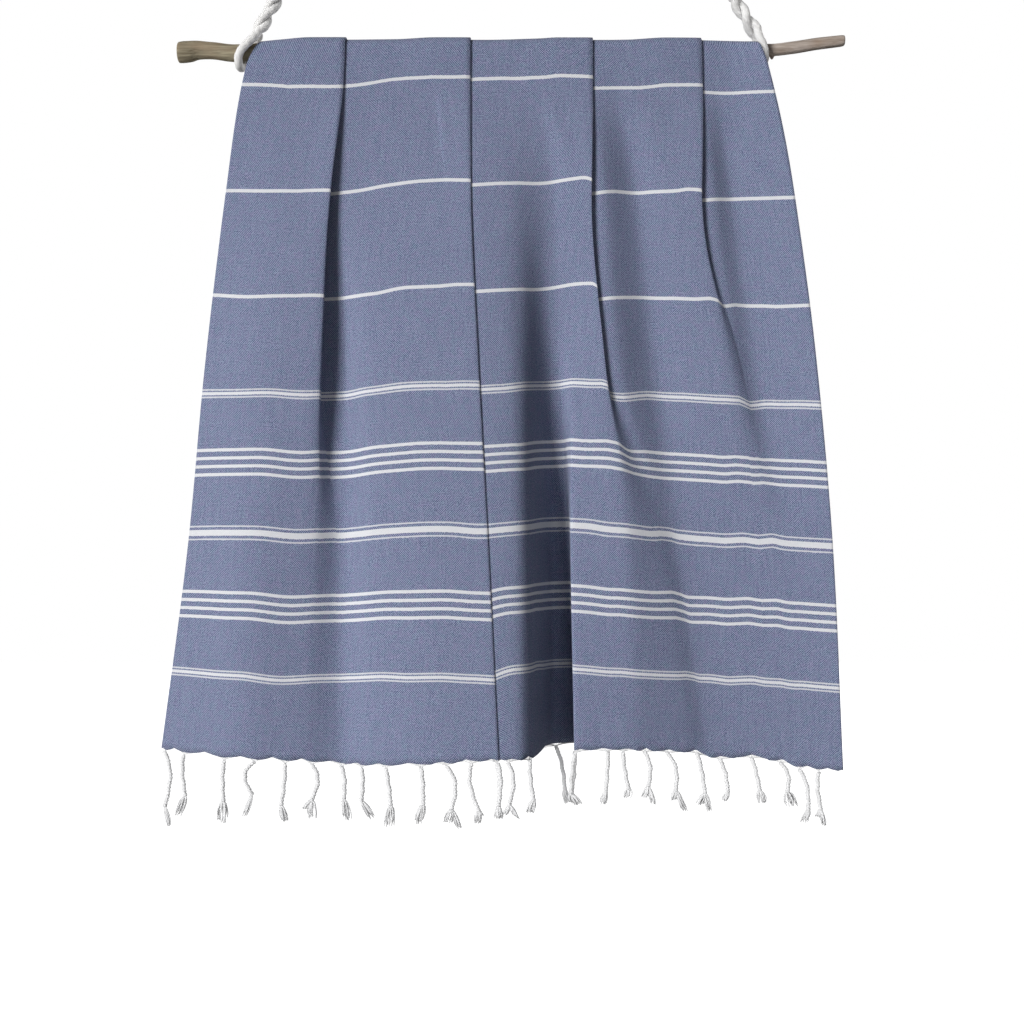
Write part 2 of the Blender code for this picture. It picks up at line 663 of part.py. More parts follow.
def build():
    for obj in list(bpy.data.objects):
        bpy.data.objects.remove(obj, do_unlink=True)
    rows = sheet_rows()
    for at, level in ((0, "front hem"), (-1, "back hem"), (len(rows) // 2, "top")):
        length = np.linalg.norm(np.diff(rows[at], axis=0), axis=1).sum()
        lowest = rows[at][:, 2].min()
        print(level, "along its folds", round(float(length), 3), "m, lowest", round(float(lowest), 3))
    cloth = thick_grid("towel_cloth", rows, SHEET)
    cloth.data.shade_smooth()
    cloth.data.set_sharp_from_angle(angle=math.radians(60))
    finish(cloth, (0.19, 0.22, 0.33), 0.9)
    normals = grid_normals(rows)
    front = comb("fringe_front", rows[0], normals[0], np.array(FRONT_TASSELS_MM) * MM)
    finish(front, (0.82, 0.82, 0.80), 0.9)
    back = comb("fringe_back", rows[-1], normals[-1], back_tassels(rows[-1]))
    finish(back, (0.82, 0.82, 0.80), 0.9)
    finish(driftwood(), (0.25, 0.21, 0.15), 0.8)
    for name, table in (("left", LEFT_CORD_MM), ("right", RIGHT_CORD_MM)):
        finish(cord("rope_" + name, table), (0.80, 0.79, 0.76), 0.9)
        finish(hanging_knot("knot_" + name, table), (0.80, 0.79, 0.76), 0.9)


build()
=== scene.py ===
# %% [markdown]
# # A hammam towel on a hanging driftwood stick
# A flat-woven cotton towel, a metre wide, hangs over a stick of driftwood in four pleats. The
# stick hangs from two cotton cords. Every piece here is a surface worked out with numpy around
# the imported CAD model, which stays in place as a frame. Lengths are in metres, or in
# millimetres where a name ends in MM.

# %% Load the frame
import math

import bpy
import numpy as np
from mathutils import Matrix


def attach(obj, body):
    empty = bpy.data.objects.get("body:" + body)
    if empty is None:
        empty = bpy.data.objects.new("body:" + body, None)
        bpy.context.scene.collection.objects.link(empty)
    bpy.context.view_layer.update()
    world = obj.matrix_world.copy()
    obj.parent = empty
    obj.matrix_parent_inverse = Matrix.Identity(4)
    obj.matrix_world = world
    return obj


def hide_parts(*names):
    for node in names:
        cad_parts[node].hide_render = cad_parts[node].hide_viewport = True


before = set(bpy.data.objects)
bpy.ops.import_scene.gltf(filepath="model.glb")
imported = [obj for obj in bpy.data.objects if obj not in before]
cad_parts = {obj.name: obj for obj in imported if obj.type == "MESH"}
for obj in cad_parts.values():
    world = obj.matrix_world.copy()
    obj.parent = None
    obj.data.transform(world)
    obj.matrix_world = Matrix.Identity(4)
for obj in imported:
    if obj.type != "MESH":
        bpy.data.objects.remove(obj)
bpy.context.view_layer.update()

MM = 0.001
print("CAD nodes:", ", ".join(sorted(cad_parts)))

# %% [markdown]
# The camera comes first, so that each piece can be looked at from the photograph's place as
# soon as it is made. It stands level, straight in front of the towel, 1.7 m away. At the stick
# one pixel of the square picture is 1.25 mm, which gives the focal length.

# %% Camera
VIEW_DISTANCE = 1.7
VIEW_CENTRE = (0.0117, -0.69625)  # x and z that the picture's middle looks at
PICTURE_WIDTH = 1.28              # metres across the picture at the stick
SENSOR_MM = 36.0


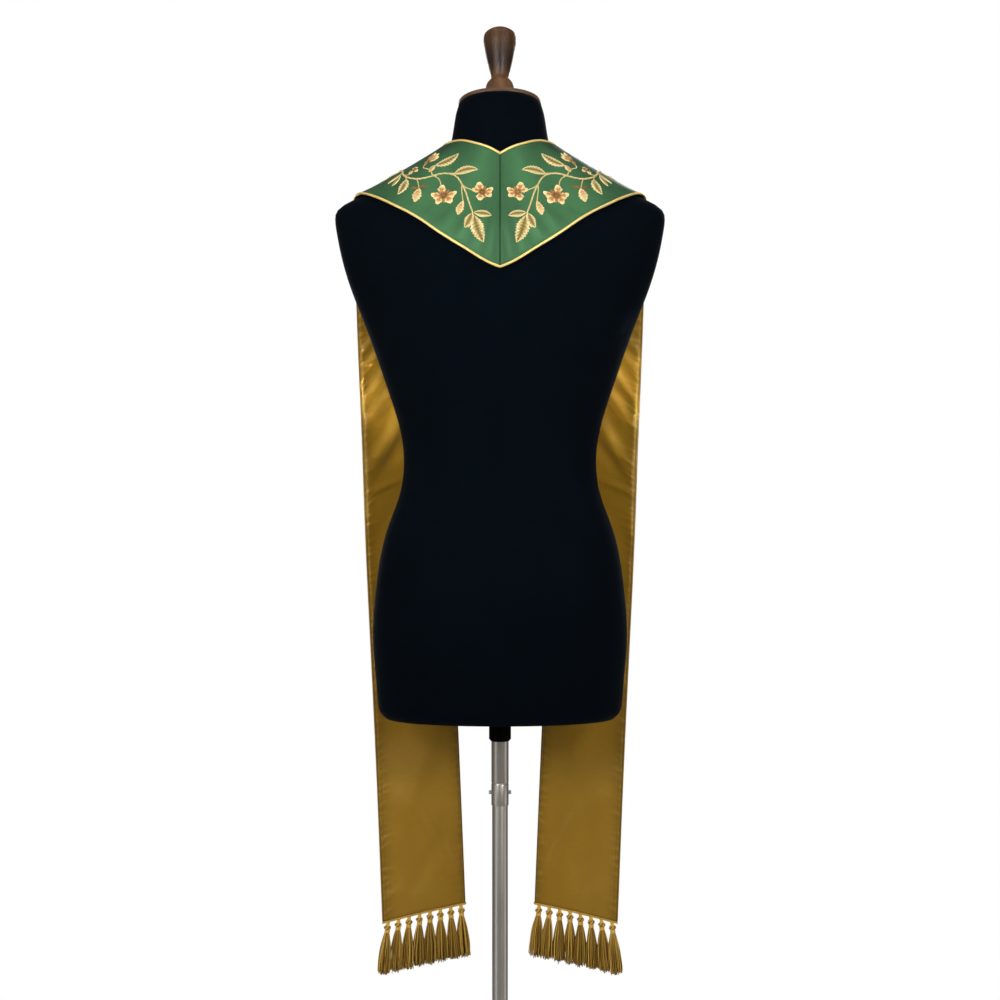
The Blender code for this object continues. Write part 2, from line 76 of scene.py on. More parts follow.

**Exercise instructions**
Write out, exactly as they stand, the lines from the one containing "for name, table" through the one containing "obj.data.transform(world)", both ends included.

**Written reply**
    for name, table in (("left", LEFT_CORD_MM), ("right", RIGHT_CORD_MM)):
        finish(cord("rope_" + name, table), (0.80, 0.79, 0.76), 0.9)
        finish(hanging_knot("knot_" + name, table), (0.80, 0.79, 0.76), 0.9)


build()
=== scene.py ===
# %% [markdown]
# # A hammam towel on a hanging driftwood stick
# A flat-woven cotton towel, a metre wide, hangs over a stick of driftwood in four pleats. The
# stick hangs from two cotton cords. Every piece here is a surface worked out with numpy around
# the imported CAD model, which stays in place as a frame. Lengths are in metres, or in
# millimetres where a name ends in MM.

# %% Load the frame
import math

import bpy
import numpy as np
from mathutils import Matrix


def attach(obj, body):
    empty = bpy.data.objects.get("body:" + body)
    if empty is None:
        empty = bpy.data.objects.new("body:" + body, None)
        bpy.context.scene.collection.objects.link(empty)
    bpy.context.view_layer.update()
    world = obj.matrix_world.copy()
    obj.parent = empty
    obj.matrix_parent_inverse = Matrix.Identity(4)
    obj.matrix_world = world
    return obj


def hide_parts(*names):
    for node in names:
        cad_parts[node].hide_render = cad_parts[node].hide_viewport = True


before = set(bpy.data.objects)
bpy.ops.import_scene.gltf(filepath="model.glb")
imported = [obj for obj in bpy.data.objects if obj not in before]
cad_parts = {obj.name: obj for obj in imported if obj.type == "MESH"}
for obj in cad_parts.values():
    world = obj.matrix_world.copy()
    obj.parent = None
    obj.data.transform(world)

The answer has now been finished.